There are other less extreme things to do but they involve stringent home dental care, something that isn’t happening any time soon unless you count Greenies. For those who don’t know, Greenies are a popular cat treat touted as having dental benefits–I guess they do scrub away at the plaque—and Hamlet loves them. The vet gave Hamlet a steroid and an antibiotic shot to temporarily calm things down and we were on our way.

Once home and I let Hamlet out of the carrier, I actually never expected to see him again. I thought he might hide behind an arras, only emerging at night to eat whatever food was left in a dish. But within a few hours he was doing something he had never done: pushing against my hand and letting me pet him.

A week before Christmas, I heard him sucking on something and noticed a foul-smelling saliva. When he wasn’t worrying it, a tooth hung outside his mouth. I made a vet appointment for the day after Christmas. Time for Operation Quisling: tricking him back in the carrier.

It was more complicated this time. I threw in the cat treat. Ooh, salmon chunks. Hamlet sat at the door to the carrier and watched me until I disappeared around a corner. He nipped in, grabbed the treat and nipped out. After a few days of this practice, I threw in the treat and retreated to where he could see me but was reassured that he could move in and out faster than I could get to the carrier and close the door. We progressed to my tossing in the treat and walking nonchalantly past the carrier while he was inside. During the week before Christmas it seems like entire days were taken up with this activity.

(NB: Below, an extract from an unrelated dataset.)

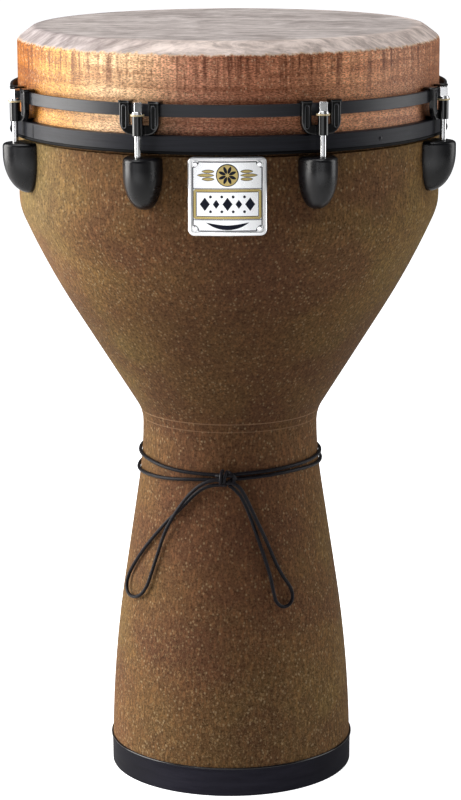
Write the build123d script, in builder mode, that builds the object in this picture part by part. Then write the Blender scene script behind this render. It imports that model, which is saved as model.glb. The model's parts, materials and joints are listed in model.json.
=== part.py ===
from build123d import *
import os
from math import cos, pi, radians, sin, sqrt, tan

# Key-tuned djembe, in millimetres. +Z is up, the origin is the centre of the foot's underside,
# and the badge faces -Y. Azimuths run round from the badge: 0 is the front and 90 is +X.

# --- driving dimensions -------------------------------------------------------------------------

# Shell: one wall that runs up from a flared stem, through a waist, to a straight-sided bowl.
WALL = 6.5
FOOT_R = 103.1
FLARE_Z = 5.5
FLARE_R = 1047.0
CONE_ANGLE = 8.66
WAIST_R = 73.9
WAIST_Z = 302.0
THROAT_R = 337.0
NECK_R = 34.0
FLANK_ANGLE = 31.9
BOWL_R = 648.0
SHOULDER_ANGLE = 23.9
SHOULDER_R = 45.4
SHELL_R = 175.1
SHOULDER_CUT_Z = 548.9
SHOULDER_CUT_RISE = 0.6
RIM_R = 172.5

# The stem's spigot laps inside the bowl's lower end.
SEAM_Z = 312.0
SPIGOT_TOP = 317.0
SPIGOT_R = 71.5
GLUE_GAP = 0.05

# Drumhead: a stiff film, flat on top, that slopes down over the bearing edge into a collar.
HEAD_TOP = 637.4
FILM = 0.5
FLAT_R = 158.4
CROWN_R = 8.0
HEAD_SLOPE = 37.0
HEAD_CORNER_R = 6.0
COLLAR_R = 174.6
SKIRT_BOTTOM = 560.0
FILM_GAP = 0.05

# Flesh hoop: the channel that grips the collar's lower end.
FLESH_TOP = 566.1
FLESH_BOTTOM = 551.9
FLESH_R = 181.0
FLESH_BORE_R = 173.0
CHANNEL_INNER_R = 173.8
CHANNEL_OUTER_R = 174.9
CHANNEL_FLOOR = 1.3
FLESH_EDGE_R = 0.8

# Tension hoop: the flat steel band that the brackets clip over.
BAND_R = 181.0
BAND_BORE_R = 178.5
BAND_BOTTOM = 580.6
BAND_TOP = 590.4
BAND_EDGE_R = 0.5

# Eight lugs, half a step away from the front, and a shade round from the badge.
LUG_COUNT = 8
LUG_STEP = 360.0 / LUG_COUNT
LUG_TURN = 0.4
LUG_ANGLES = [-90.0 - LUG_STEP / 2 + LUG_TURN + LUG_STEP * i for i in range(LUG_COUNT)]

# Brackets
CLEAR = 0.1
BRACKET_HALF_WIDTH = 16.5
BRACKET_GAP_HALF_WIDTH = 8.3
BRACKET_FRONT_R = 184.8
BRACKET_BACK_R = 176.0
BRACKET_TOP = 592.2
BRACKET_WEB_TOP = 574.0
BRACKET_CORNER_R = 10.5
BRACKET_LIP = 2.2
BRACKET_LIP_DROP = 5.0
BRACKET_FOOT = 3.2
BRACKET_EDGE_R = 0.9
BRACKET_SLOT = (2.4, 17.0, 1.6)
BRACKET_SLOT_LIFT = 0.6
TUBE_R = 4.25
TUBE_TOP = 581.4
TUBE_BORE_R = 3.1

# Tension rods, on one circle, with drum-key heads.
ROD_CIRCLE_R = 187.0
ROD_SHANK_R = 2.45
ROD_THREAD_R = 2.75
ROD_BOTTOM = 526.0
ROD_THREAD_TOP = 545.0
ROD_TIP_CHAMFER = 0.8
THREAD_RUNOUT = 0.3
KEY_SQUARE = 6.35
KEY_TOP = 592.2
KEY_TURN = 37.0
KEY_EDGE_R = 0.6
KEY_TIP_CHAMFER = 0.5
FLANGE_R = 4.3
FLANGE_T = 1.3
FLANGE_EDGE = (0.5, 0.4)
NYLON_WASHER_R = 5.4
NYLON_WASHER_T = 1.3
NYLON_EDGE_R = 0.4
STEEL_WASHER_R = 4.7
STEEL_WASHER_T = 0.8
WASHER_BORE_R = 3.0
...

Come time to leave for the vet appointment I knew I had only one chance to close the door on Hamlet. I flubbed it. He dashed out, I grabbed him, he slipped away. Then I did something quite ill-advised: I chased him. I chased him up the stairs into the loft, closing the door behind me. I chased him into every corner of the loft, down the stairs, up the stairs, back down the stairs where I cornered the terrified little guy who won the battle by biting, clawing and drawing a great deal of blood.

I left him cowering behind the drier while I retreated, hysterical, into the bathroom for alcohol, Neosporin and Band-Aids. I was upset with myself, crying so that I couldn’t see the Band-Aids and dripping blood all over the bathroom.

During this time I also had charge of my neighbor Bill’s cat, Suli. I had let her out earlier in the day and I chose this vulnerable moment to go across the street and let her back inside and maybe get a little cat love for myself. The long and the short of it—and generally speaking Suli never needs much provocation—was that she bit me quite hard, bruising my arm and leaving little teeth marks.

For the next 24 hours I didn’t talk to or look at a cat. I fed them perfunctorily and otherwise ignored them. I hated them all. They were all dead to me. By the next day, Hamlet was pushing up against me again, wanting me to pet him, even reaching for me like Laertes does.

The errant tooth had by now fallen out and was probably down the side of the couch but Hamlet still needed a booster and his rabies shot. Time to launch Operation Benedict Arnold.

I resumed lobbing treats into the cat carrier. Surprisingly this was the easiest Op. We made our appointment and the outlook on Hamlet’s gums is perhaps a little better than first thought. By the end of the day he was curled up on my lap for the first time. I am in the running for Cat Owner of the Year, even if I am a three-time traitor.